Тот, кто знает историю философии, науки, искусства, техники, без труда оценит правильность этого утверждения.
"За пределами активной жизни..." Жизнь - это семейные и общественные обязанности, это труды, затраченные на благо других людей, это не поддающиеся учету жертвы, принесенные в дар времени, покою, имуществу. Писатели флоберовского типа всегда стремились освободиться от каких бы то ни было гражданских обязанностей: уклонялись от военной службы, сторонились общественной жизни, не принимали никаких должностей, а на пороге зрелости оказывались перед дилеммой: семейный очаг или безбрачие.

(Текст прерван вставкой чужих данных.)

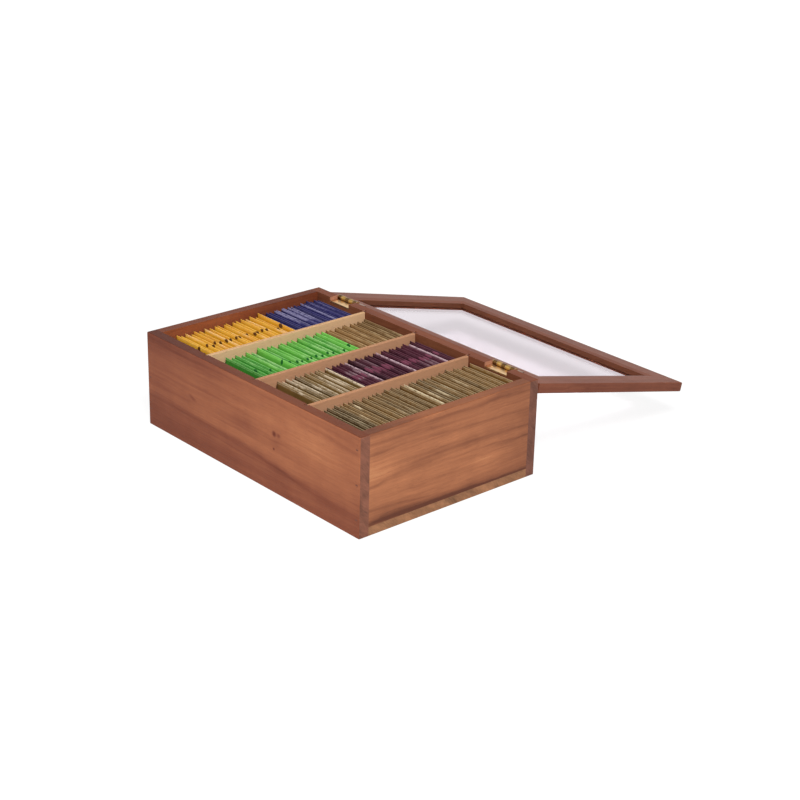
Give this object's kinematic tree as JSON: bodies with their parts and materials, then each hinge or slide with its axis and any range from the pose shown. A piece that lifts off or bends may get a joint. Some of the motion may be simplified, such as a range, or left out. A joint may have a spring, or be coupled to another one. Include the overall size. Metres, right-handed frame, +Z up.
{
  "type": "glazed-lid tea chest",
  "caption": "Low wooden tea chest with a hinged glazed lid, thin dividers and rows of standing paper tea sachets.",
  "frame": {"origin": "centre of the chest's base, on the surface that it rests on", "axes": "+X along the chest's length towards its right end, +Y from the front to the hinged back, +Z up"},
  "size_m": [0.3, 0.3947, 0.0902],
  "materials": {
    "stained_wood": "red-brown stain under a satin lacquer",
    "lid_wood": "darker red-brown stain under a satin lacquer",
    "pale_wood": "bare pale thin board",
    "brass": "polished brass",
    "brad_steel": "sunk brad under dark filler",
    "clear_pane": "clear flat pane",
    "yellow_paper": "coated paper",
    "blue_paper": "coated paper",
    "green_paper": "coated paper",
    "tan_paper": "coated paper",
    "khaki_paper": "coated paper",
    "plum_paper": "coated paper",
    "olive_paper": "coated paper"
  },
  "bodies": {
    "chest": {"front_board": "stained_wood", "back_board": "stained_wood", "left_end_board": "stained_wood", "right_end_board": "stained_wood", "bottom_panel": "stained_wood", "divider_1": "pale_wood", "divider_2": "pale_wood", "divider_3": "pale_wood", "front_brads": "brad_steel", "back_brads": "brad_steel", "box_leaf_left": "brass", "box_leaf_right": "brass", "box_screws": "brass", "hinge_pin_left": "brass", "hinge_pin_right": "brass", "sachets_yellow": "yellow_paper", "sachets_blue": "blue_paper", "sachets_green": "green_paper", "sachets_tan": "tan_paper", "sachets_khaki": "khaki_paper", "sachets_plum": "plum_paper", "sachets_olive": "olive_paper"},
    "lid": {"lid_rear_rail": "lid_wood", "lid_front_rail": "lid_wood", "lid_left_rail": "lid_wood", "lid_right_rail": "lid_wood", "lid_pane": "clear_pane", "lid_leaf_left": "brass", "lid_leaf_right": "brass", "lid_screws": "brass"}
  },
  "joints": [
    {"name": "lid_hinge", "type": "hinge", "parent": "chest", "child": "lid", "pos_m": [0, 0.1014, 0.0877], "axis": [1, 0, 0], "range_deg": [0, 193.92]}
  ]
}
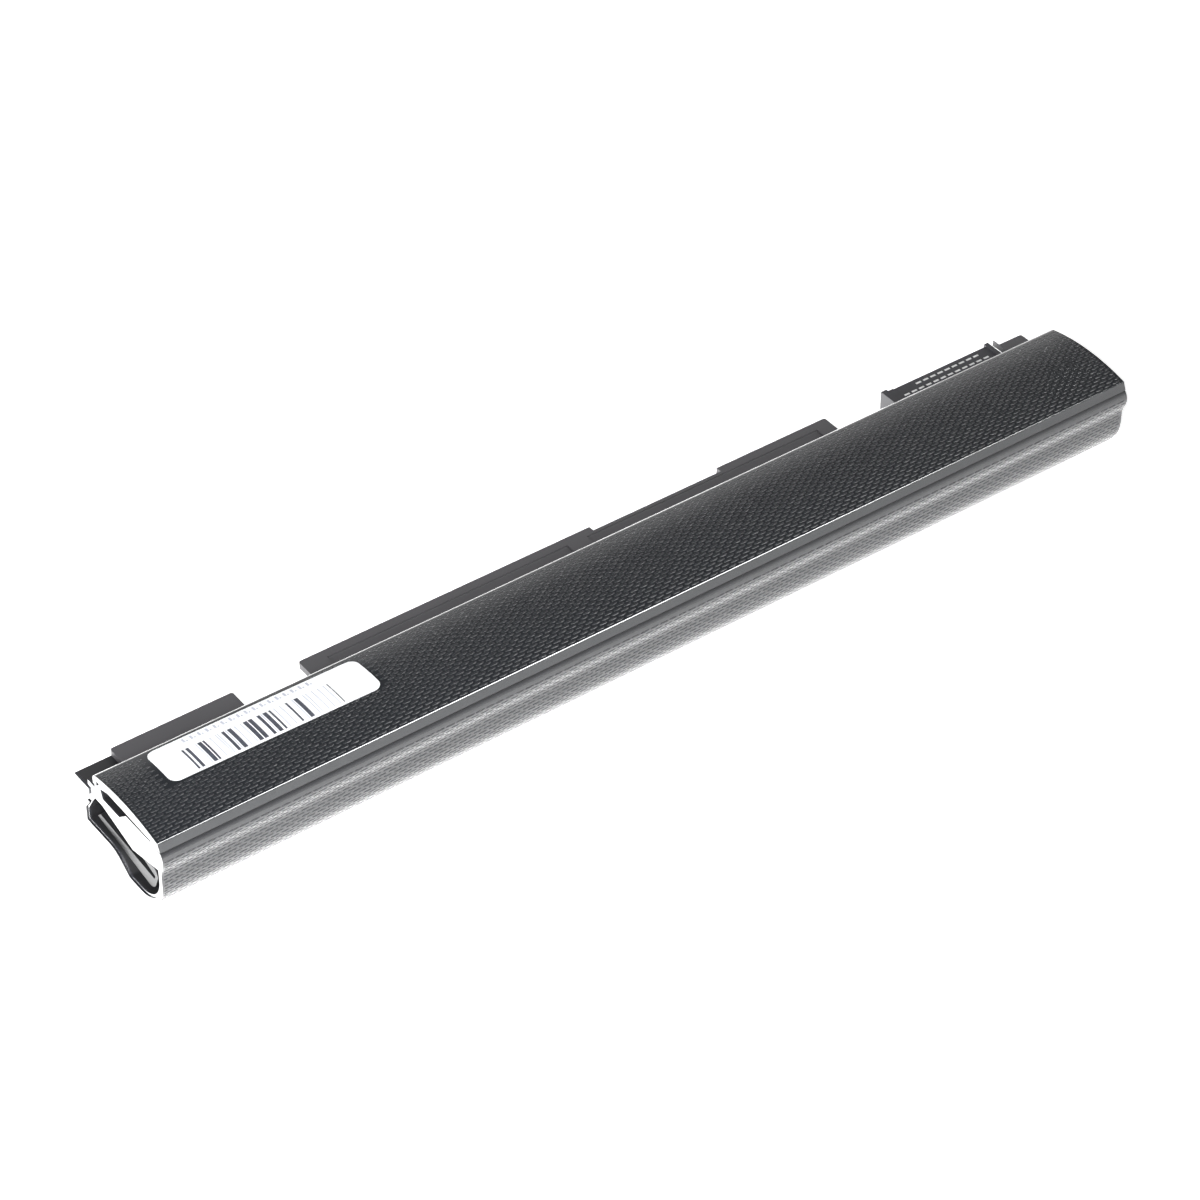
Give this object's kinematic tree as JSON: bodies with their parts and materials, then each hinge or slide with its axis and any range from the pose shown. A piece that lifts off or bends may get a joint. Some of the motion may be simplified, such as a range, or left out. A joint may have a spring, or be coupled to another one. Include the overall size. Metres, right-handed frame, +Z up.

Не знаю, что может здесь нам поведать статистика, но дилемма эта продолжает оставаться открытой, а писатели разделились на две группы. Ряды холостяков в значительной мере заполнили лица духовного звания, особенно в те периоды истории, когда писателями были люди только этого сословия. Защитники безбрачия натолкнутся у своих противников на аргументы, почерпнутые из жизни знаменитых писателей, развитию и расцвету которых наличие семьи не помешало. Но сторонники безбрачия не сдаются: против женатого Овидия они выдвигают холостых Вергилия и Горация. С удовольствием останавливаются на таких личностях, как Теренция, которой не удалось разорить Цицерона только потому, что он был слишком богат, но которая его бессовестно обкрадывала и в конце концов довела до развода. Они самыми черными красками изображают хлопоты и трудности супружеской жизни Мицкевича в тот период, когда он и в самом деле перестал быть поэтом. Указывают на мальтузианство женатых писателей и утверждают, что нужно родиться богатым русским графом, чтобы, как Толстой, иметь кучу детей и, несмотря на это, написать так много. Прибегают, наконец, к условному наклонению, утверждая, что каждый pater familias - отец семейства - достиг бы более высокой степени совершенства, если бы жил вольной жизнью холостяка.